I regularly pass one of those on my way to work, a facelifted example with the slimmer headlights an the extended rear light clusters in the hatch. It looks extraordinarily well looked after and with its bluish-greyish-green paint often manages to put a smile on my morning face.
Isn’t attractiveness subjective? I had to read your comment twice Daniel because I always thought that the Croma was the best resolved of the door-sharing trio. Looking again tonight and I still don’t like the 9000 at all, and although the Thema is neater than I recalled I still prefer the Croma! It would be a dull old world if we were all the same wouldn’t it?
I wonder about all the hand-wringing at the time that the structural integrity of the Croma was suspect. SAAB supposedly performed, as was their wont, a substantial re-jigging of the front end. Of course, they also supposedly redid Opels when they turned up their noses at slack German engineering. A 9-3 had to be the world’s very best, after all. And so apochryphal legends begin, led by people of the Tesla religion variety who wouldn’t know strain from stress if it bit them.
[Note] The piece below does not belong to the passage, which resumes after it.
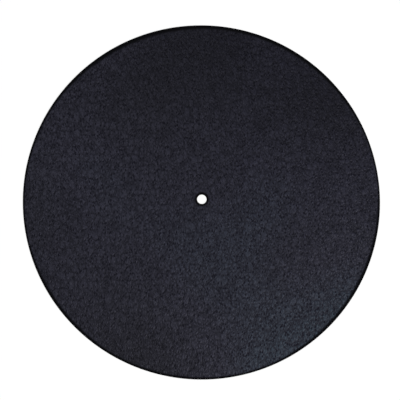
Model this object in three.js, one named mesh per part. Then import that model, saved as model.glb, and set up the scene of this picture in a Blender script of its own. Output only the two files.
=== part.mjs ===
// A turntable platter mat: one flat disc of black leather that lies on a record player's platter,
// under the record. A hole punched through its centre drops over the player's spindle.
//
// Millimetres, +Z up. The origin is on the spindle's axis in the plane of the underside, so the
// mat lies on z = 0 and the record lies on z = THICKNESS.

import * as THREE from "three";

// The disc, cut from one hide
const DISC_DIAMETER = 300;
const THICKNESS = 2;

// The hole: the spindle that it drops over, and the clearance all round it
const SPINDLE_DIAMETER = 7.2;
const SPINDLE_CLEARANCE = 0.4;

// Radii of the section's four corners. The cut rim is burnished round, more on the face than on
// the back. The punch draws the lip of the hole down and leaves its far side nearly sharp.
const RIM_FACE_ROUND = 0.7;
const RIM_BACK_ROUND = 0.4;
const HOLE_FACE_ROUND = 0.35;
const HOLE_BACK_ROUND = 0.15;

// The most of a wall's height that one corner takes, so that a thin hide keeps some upright wall
const MOST_OF_WALL_IN_A_CORNER = 0.45;

// How finely round shapes are divided
const STEPS_ROUND_THE_AXIS = 180;
const STEPS_ROUND_A_CORNER = 3;

// Points along one rounded corner of the section: a quarter circle about (x, z), where x is the
// distance from the axis, that runs anticlockwise from startDegrees.
function corner(x, z, radius, startDegrees) {
  return Array.from({ length: STEPS_ROUND_A_CORNER + 1 }, (_, step) => {
    const degrees = startDegrees + (90 * step) / STEPS_ROUND_A_CORNER;
    const angle = THREE.MathUtils.degToRad(degrees);
    return new THREE.Vector2(x + radius * Math.cos(angle), z + radius * Math.sin(angle));
  });
}

// A corner's radius, made smaller where the hide is too thin for it.
function fitted(radius) {
  return Math.min(radius, MOST_OF_WALL_IN_A_CORNER * THICKNESS);
}

// The mat's section from the hole to the rim: a closed outline that starts on the wall of the
// hole and runs anticlockwise, along the underside, up the rim and back along the face.
function sectionOutline() {
  const holeRadius = SPINDLE_DIAMETER / 2 + SPINDLE_CLEARANCE;
  const rimRadius = DISC_DIAMETER / 2;
  const holeBack = fitted(HOLE_BACK_ROUND);
  const rimBack = fitted(RIM_BACK_ROUND);
  const rimFace = fitted(RIM_FACE_ROUND);
  const holeFace = fitted(HOLE_FACE_ROUND);
  const outline = [
    ...corner(holeRadius + holeBack, holeBack, holeBack, 180),
    ...corner(rimRadius - rimBack, rimBack, rimBack, 270),
    ...corner(rimRadius - rimFace, THICKNESS - rimFace, rimFace, 0),
    ...corner(holeRadius + holeFace, THICKNESS - holeFace, holeFace, 90),
  ];
  return [...outline, outline[0].clone()];
}

// The section turned round the spindle's axis. A lathe turns about Y, so it is tipped up to Z.
function matGeometry() {
  const geometry = new THREE.LatheGeometry(sectionOutline(), STEPS_ROUND_THE_AXIS);
  return geometry.rotateX(Math.PI / 2);
}

// Leather dyed through in black, with a faint blue cast and a soft sheen
const blackLeather = new THREE.MeshStandardMaterial({
  name: "black_leather",
  color: 0x282830,
  roughness: 0.55,
  metalness: 0,
});

const platterMat = new THREE.Mesh(matGeometry(), blackLeather);
platterMat.name = "platter_mat";

const mat = new THREE.Group();
mat.name = "turntable_platter_mat";
mat.add(platterMat);

export default mat;
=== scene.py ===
"""A turntable platter mat of black grained leather, lit in a white studio.

The mat is one disc, cut from a hide: a pebbled face, a rubbed edge at the rim and at the
spindle's hole, and a napped flesh side below. All lengths are in metres, in the solid's frame.
"""

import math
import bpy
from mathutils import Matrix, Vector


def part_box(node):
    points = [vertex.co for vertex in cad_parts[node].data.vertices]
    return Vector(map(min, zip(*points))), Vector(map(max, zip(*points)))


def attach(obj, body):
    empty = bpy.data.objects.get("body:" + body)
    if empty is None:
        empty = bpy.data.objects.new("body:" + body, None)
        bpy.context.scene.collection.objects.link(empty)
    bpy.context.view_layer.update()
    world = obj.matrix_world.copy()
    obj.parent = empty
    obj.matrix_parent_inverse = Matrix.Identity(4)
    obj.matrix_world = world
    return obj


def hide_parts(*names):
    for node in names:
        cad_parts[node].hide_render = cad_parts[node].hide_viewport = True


bl_info = {
    "name": "Leather Platter Mat",
    "version": (1, 0, 0),
    "blender": (4, 5, 0),
    "location": "View3D > Sidebar > Platter Mat",
    "description": "Cuts a leather mat for a turntable's platter and lights it in a white studio",
    "category": "Object",
}

import bmesh
import bpy
from mathutils import Matrix, Vector

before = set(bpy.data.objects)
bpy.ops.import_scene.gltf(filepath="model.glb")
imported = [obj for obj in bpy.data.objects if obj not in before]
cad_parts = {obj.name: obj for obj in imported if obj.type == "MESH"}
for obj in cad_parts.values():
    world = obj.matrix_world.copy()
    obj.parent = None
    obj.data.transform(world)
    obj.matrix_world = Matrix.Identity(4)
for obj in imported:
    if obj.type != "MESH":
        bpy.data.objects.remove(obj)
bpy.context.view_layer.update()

NODE = "platter_mat"
MM = 0.001

# How a tree's nodes are laid out in the editor
NODES_IN_ROW = 8
NODE_WIDTH, NODE_HEIGHT = 220, 320

# Points of the mat's skin that lie closer than this become one
WELD_DISTANCE = 0.01 * MM

# The map for baking: the face and both cut edges share one disc of it, and the flesh side has a
# smaller disc in the opposite corner. Radii and centres are shares of the map's side
BAKE_MAP = "OFBake"
FACE_MAP_RADIUS, FACE_MAP_CENTRE = 0.385, 0.395
BACK_MAP_RADIUS, BACK_MAP_CENTRE = 0.185, 0.805

# The hide's broad tone, and how far in from the rim the edge dye has crept, are two broad
# noises. The broad tone is painted light and shade, and the uneven reach along the rim adds
# painted shade. Their seeds fit the hide in the photograph, which is paler at the lower right and
# has more edge dye at the top. Each noise runs between two values over the mat, and they become
# two shares, of the face's usual tone or of the edge dye's usual reach
CLOUD_WIDTH = 200 * MM
HIDE_LIGHT_SEED, HIDE_LIGHT_CLOUD, HIDE_LIGHT_TONES = 1462.0, (0.27, 0.67), (0.35, 1.65)
DYE_AND_SHADE_SEED, DYE_AND_SHADE_CLOUD, DYE_AND_SHADE_REACHES = 3788.0, (0.37, 0.63), (0.65, 1.6)

# The hide hung along Y as it dried, which drew its pebbles and wrinkles out by two thirds that
# way, and its creases, pores and patches by half
FINE_DRAW = (1.0, 0.6, 1.0)
BROAD_DRAW = (1.0, 0.65, 1.0)

# What each layer of the grain adds to the rise of the face, what the cutting die takes off it at
# the rim and how far in it does so, and the height of a rise of 1
PEBBLE_RISE, CREASE_RISE, PORE_RISE, WRINKLE_RISE = 0.5, 0.4, 0.9, 1.0
PATCH_RISE = 1.5
PRESS_RISE, PRESS_WIDTH = -0.4, 6 * MM
GRAIN_HEIGHT = 0.17 * MM

# The index of refraction of finished leather
LEATHER_IOR = 1.5

# The paper sweep: its radius, the radius of its bend, the height of its wall, the radius of its
# middle, how far it lies below the mat, and its steps round the bend and round the axis
SWEEP_RADIUS, SWEEP_BEND, SWEEP_WALL = 6.0, 0.8, 1.6
SWEEP_MIDDLE = 1.0
SWEEP_DROP = 0.1 * MM
SWEEP_BEND_STEPS, SWEEP_TURN_STEPS = 6, 64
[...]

On a direct comparison within a half-hour in 1986, my brother and I found a new Audi 200 turbo (5000 CS quattro here) was in a different league from the SAAB 9000. Much more solid, and a good deal quicker.
Yet some Cromas are still wandering about, it seems, apparently unaware of their structural deficits
Then there is the Peugeot 504/505. Not sure where it scales in official body stiffness ratings, but do you see Audis in Africa?
Agreed with comments on the list residents so far. Are there really only 19 better cars than a cold-porridge Ford sedan?
Also was the S-Type R faster than the Lotus Carlton?
The Rover 800, a celebrated Japanese car made European (is that still the word?) via new engine and body:
What do DTW think of that FIAT 124 Spider?